**TASK GOAL**
Copy the data exactly from the line that contains "RIGHT_EAR_SHARES, RIGHT_EAR_REACH, RIGHT_EAR_DROP));" through the line that contains "from mathutils.bvhtree import BVHTree", keeping both end lines and leaving out everything else.

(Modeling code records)
☆ ☆ ☆ ☆

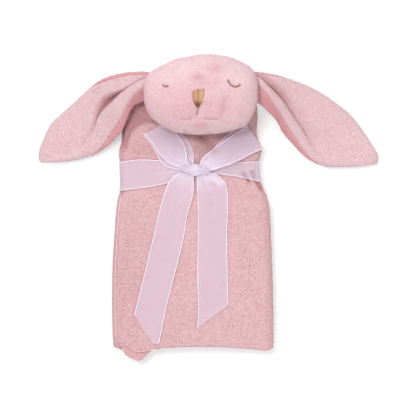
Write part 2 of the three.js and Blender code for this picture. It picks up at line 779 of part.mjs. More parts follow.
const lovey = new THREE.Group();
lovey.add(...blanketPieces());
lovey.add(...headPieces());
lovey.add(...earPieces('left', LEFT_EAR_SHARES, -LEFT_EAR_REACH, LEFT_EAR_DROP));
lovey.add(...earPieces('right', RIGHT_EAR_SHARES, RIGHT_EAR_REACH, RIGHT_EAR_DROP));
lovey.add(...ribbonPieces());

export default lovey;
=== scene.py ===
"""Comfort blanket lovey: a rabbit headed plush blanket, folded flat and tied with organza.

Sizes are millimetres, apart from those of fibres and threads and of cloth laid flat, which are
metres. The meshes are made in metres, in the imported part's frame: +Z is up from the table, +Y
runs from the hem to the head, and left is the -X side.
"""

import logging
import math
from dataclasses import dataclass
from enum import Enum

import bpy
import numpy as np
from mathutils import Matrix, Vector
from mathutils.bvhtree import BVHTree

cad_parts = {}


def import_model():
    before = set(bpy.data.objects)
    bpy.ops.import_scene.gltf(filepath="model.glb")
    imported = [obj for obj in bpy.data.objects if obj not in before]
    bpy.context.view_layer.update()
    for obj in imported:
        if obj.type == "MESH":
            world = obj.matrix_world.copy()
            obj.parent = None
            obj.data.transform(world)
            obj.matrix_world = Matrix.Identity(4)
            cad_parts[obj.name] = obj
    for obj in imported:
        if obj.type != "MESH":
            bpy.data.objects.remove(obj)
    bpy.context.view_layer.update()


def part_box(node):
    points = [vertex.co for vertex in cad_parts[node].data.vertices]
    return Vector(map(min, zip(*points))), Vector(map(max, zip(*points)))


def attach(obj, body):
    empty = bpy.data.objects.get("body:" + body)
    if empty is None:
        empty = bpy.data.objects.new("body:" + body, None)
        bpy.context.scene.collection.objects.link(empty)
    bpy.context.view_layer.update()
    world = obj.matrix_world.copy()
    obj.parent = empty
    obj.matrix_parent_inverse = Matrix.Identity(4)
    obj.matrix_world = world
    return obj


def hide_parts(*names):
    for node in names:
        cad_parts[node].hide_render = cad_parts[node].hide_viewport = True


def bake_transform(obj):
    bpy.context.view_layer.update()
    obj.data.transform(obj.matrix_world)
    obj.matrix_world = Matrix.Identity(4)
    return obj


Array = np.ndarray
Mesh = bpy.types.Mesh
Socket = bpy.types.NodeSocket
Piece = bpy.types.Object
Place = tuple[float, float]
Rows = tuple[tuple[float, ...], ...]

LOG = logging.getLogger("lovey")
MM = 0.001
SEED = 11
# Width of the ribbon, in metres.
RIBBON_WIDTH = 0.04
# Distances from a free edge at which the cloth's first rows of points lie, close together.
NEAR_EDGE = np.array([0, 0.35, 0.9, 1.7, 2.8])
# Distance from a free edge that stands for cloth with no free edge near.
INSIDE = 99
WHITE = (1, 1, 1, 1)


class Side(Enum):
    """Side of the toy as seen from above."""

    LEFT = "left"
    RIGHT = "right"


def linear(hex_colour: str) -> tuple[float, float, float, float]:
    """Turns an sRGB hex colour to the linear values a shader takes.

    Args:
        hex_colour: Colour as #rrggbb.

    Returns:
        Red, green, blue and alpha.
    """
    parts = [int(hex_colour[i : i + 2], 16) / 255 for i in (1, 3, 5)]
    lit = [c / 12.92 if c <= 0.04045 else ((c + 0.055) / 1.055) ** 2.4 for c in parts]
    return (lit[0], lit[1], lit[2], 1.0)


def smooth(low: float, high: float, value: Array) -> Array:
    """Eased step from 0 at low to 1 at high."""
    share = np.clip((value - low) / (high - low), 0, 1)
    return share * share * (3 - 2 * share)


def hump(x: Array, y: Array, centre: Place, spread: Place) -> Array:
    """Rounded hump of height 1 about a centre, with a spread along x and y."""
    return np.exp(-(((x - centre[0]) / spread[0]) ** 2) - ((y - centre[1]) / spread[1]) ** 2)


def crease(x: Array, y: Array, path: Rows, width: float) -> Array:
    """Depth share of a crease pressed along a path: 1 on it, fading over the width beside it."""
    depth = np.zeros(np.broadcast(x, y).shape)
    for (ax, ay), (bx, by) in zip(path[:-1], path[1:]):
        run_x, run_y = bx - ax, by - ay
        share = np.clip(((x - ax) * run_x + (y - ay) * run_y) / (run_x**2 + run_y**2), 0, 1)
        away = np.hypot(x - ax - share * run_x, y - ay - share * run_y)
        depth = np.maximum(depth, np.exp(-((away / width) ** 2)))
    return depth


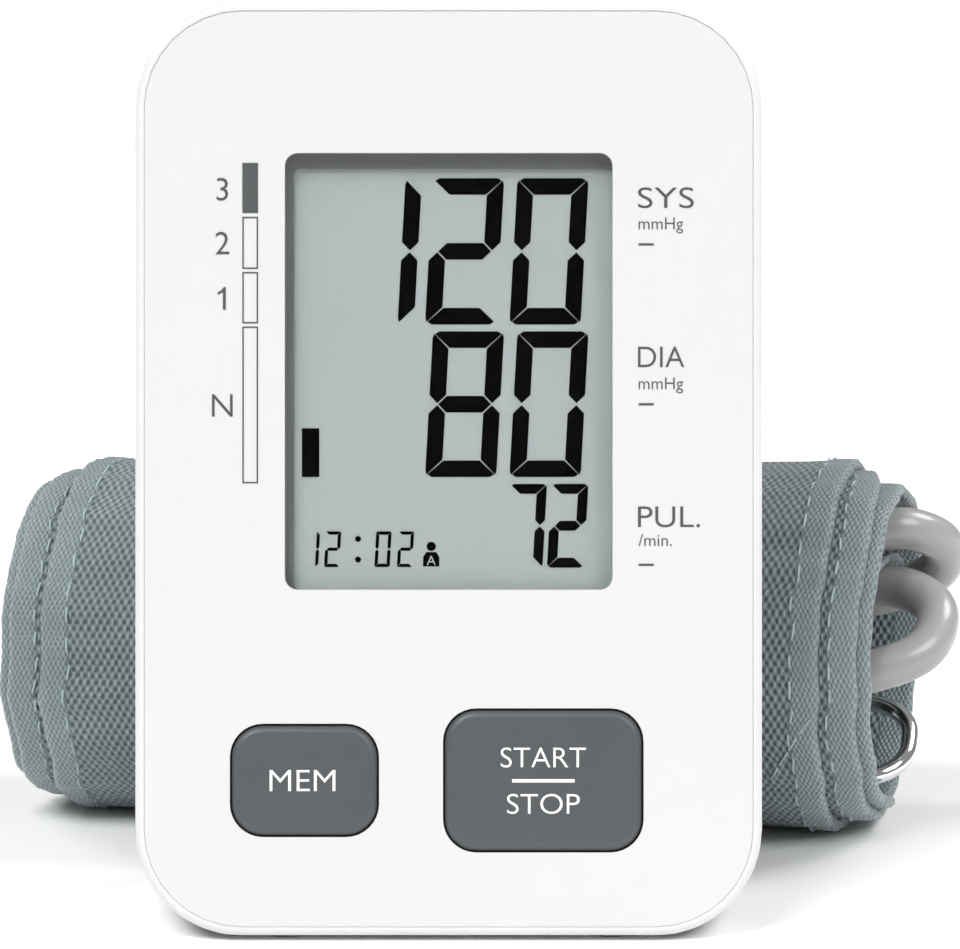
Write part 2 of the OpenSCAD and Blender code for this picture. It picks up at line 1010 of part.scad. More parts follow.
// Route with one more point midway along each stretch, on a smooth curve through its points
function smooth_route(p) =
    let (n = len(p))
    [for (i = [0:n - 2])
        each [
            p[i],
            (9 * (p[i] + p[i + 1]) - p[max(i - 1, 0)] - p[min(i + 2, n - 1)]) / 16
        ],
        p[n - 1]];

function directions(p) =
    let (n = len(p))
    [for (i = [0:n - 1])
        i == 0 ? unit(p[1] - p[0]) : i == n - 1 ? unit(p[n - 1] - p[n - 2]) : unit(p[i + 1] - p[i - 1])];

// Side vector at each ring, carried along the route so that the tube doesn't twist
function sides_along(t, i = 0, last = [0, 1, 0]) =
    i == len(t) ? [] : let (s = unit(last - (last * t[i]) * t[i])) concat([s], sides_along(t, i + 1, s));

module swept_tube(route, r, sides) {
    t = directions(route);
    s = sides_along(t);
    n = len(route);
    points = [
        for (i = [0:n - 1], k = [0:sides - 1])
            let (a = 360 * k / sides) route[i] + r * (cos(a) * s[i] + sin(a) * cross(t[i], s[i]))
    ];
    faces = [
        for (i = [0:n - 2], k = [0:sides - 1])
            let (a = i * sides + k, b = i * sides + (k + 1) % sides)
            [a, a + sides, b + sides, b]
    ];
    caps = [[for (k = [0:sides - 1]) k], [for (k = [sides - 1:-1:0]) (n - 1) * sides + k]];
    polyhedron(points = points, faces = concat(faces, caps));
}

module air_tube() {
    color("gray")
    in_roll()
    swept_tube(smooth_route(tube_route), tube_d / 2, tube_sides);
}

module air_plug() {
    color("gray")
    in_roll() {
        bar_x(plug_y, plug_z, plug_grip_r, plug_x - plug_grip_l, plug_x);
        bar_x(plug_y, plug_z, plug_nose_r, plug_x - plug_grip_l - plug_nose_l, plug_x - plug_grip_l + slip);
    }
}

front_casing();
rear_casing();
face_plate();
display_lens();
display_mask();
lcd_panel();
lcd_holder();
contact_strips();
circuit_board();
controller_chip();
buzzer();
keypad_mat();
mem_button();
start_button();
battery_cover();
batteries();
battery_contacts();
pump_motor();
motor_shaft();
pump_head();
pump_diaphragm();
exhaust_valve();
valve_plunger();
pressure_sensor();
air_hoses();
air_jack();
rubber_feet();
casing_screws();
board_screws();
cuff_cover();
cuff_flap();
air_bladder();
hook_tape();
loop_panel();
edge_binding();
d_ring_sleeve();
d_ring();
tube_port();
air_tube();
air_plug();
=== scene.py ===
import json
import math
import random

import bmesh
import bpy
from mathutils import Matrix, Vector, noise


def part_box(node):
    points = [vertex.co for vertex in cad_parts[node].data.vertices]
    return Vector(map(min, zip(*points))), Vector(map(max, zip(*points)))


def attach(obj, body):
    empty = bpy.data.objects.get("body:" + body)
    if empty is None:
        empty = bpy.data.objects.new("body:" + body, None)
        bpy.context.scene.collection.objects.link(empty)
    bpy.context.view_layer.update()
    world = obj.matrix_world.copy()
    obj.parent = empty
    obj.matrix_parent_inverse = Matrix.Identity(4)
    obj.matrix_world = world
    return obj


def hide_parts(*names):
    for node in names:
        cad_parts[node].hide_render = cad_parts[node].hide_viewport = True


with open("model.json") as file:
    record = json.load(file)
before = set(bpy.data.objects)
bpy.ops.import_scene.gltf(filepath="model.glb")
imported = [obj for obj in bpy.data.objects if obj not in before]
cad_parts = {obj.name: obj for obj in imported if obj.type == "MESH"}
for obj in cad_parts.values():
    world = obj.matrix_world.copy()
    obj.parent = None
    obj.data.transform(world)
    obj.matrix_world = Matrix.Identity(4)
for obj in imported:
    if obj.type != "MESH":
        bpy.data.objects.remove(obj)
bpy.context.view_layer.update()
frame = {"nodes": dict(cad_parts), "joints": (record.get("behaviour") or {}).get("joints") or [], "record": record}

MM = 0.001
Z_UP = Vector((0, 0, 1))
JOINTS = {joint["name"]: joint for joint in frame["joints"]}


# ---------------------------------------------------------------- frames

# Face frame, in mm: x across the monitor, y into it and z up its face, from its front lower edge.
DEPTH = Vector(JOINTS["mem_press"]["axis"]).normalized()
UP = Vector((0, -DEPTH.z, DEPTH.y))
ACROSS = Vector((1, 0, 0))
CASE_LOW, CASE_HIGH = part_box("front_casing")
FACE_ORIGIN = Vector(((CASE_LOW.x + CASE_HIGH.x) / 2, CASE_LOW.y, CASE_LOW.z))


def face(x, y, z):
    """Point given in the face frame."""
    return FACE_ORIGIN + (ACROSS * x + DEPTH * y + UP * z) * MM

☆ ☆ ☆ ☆

**TASK RESULT**
lovey.add(...earPieces('right', RIGHT_EAR_SHARES, RIGHT_EAR_REACH, RIGHT_EAR_DROP));
lovey.add(...ribbonPieces());

export default lovey;
=== scene.py ===
"""Comfort blanket lovey: a rabbit headed plush blanket, folded flat and tied with organza.

Sizes are millimetres, apart from those of fibres and threads and of cloth laid flat, which are
metres. The meshes are made in metres, in the imported part's frame: +Z is up from the table, +Y
runs from the hem to the head, and left is the -X side.
"""

import logging
import math
from dataclasses import dataclass
from enum import Enum

import bpy
import numpy as np
from mathutils import Matrix, Vector
from mathutils.bvhtree import BVHTree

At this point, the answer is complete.